* GIVEN EXERCISE *
Present the following data again exactly as it is shown.

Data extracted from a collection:
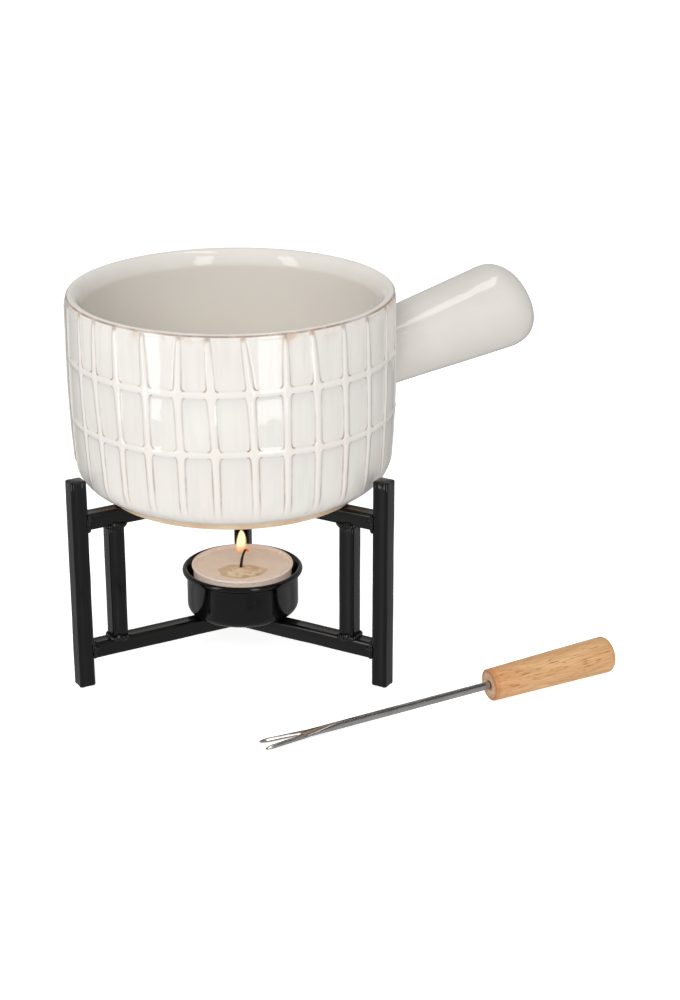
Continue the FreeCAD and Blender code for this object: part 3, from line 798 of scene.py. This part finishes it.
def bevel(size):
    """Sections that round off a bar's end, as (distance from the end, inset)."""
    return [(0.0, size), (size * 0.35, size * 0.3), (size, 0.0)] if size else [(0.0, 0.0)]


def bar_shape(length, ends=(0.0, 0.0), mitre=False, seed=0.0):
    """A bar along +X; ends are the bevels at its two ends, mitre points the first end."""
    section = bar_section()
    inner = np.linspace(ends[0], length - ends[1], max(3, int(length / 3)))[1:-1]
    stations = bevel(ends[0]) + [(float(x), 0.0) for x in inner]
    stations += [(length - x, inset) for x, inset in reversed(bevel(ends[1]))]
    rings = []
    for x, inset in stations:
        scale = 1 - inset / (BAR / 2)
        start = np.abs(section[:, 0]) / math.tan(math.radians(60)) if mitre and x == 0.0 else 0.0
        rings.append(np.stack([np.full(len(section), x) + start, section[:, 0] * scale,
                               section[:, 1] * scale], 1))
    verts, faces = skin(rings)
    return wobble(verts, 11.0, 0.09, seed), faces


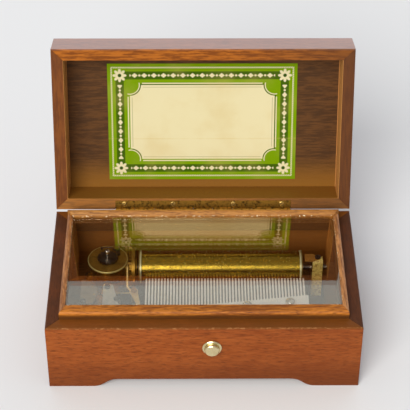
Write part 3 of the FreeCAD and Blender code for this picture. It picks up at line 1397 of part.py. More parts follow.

* ANSWER TO THIS PROBLEM *
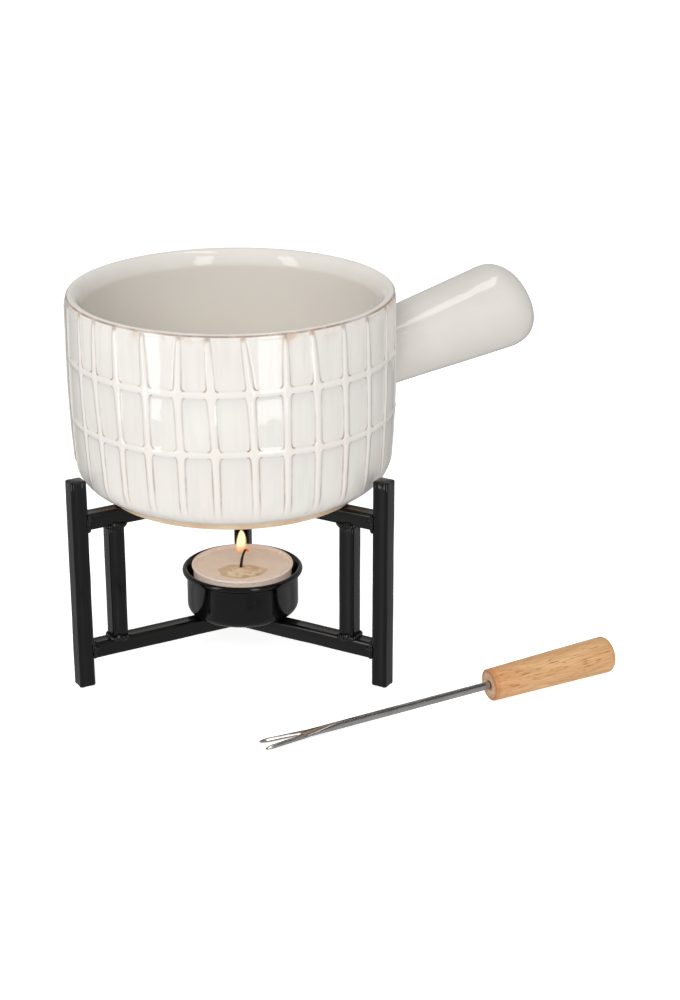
Continue the FreeCAD and Blender code for this object: part 3, from line 798 of scene.py. This part finishes it.
def bevel(size):
    """Sections that round off a bar's end, as (distance from the end, inset)."""
    return [(0.0, size), (size * 0.35, size * 0.3), (size, 0.0)] if size else [(0.0, 0.0)]


def bar_shape(length, ends=(0.0, 0.0), mitre=False, seed=0.0):
    """A bar along +X; ends are the bevels at its two ends, mitre points the first end."""
    section = bar_section()
    inner = np.linspace(ends[0], length - ends[1], max(3, int(length / 3)))[1:-1]
    stations = bevel(ends[0]) + [(float(x), 0.0) for x in inner]
    stations += [(length - x, inset) for x, inset in reversed(bevel(ends[1]))]
    rings = []
    for x, inset in stations:
        scale = 1 - inset / (BAR / 2)
        start = np.abs(section[:, 0]) / math.tan(math.radians(60)) if mitre and x == 0.0 else 0.0
        rings.append(np.stack([np.full(len(section), x) + start, section[:, 0] * scale,
                               section[:, 1] * scale], 1))
    verts, faces = skin(rings)
    return wobble(verts, 11.0, 0.09, seed), faces


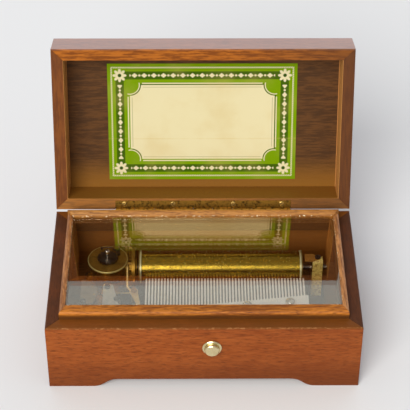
Write part 3 of the FreeCAD and Blender code for this picture. It picks up at line 1397 of part.py. More parts follow.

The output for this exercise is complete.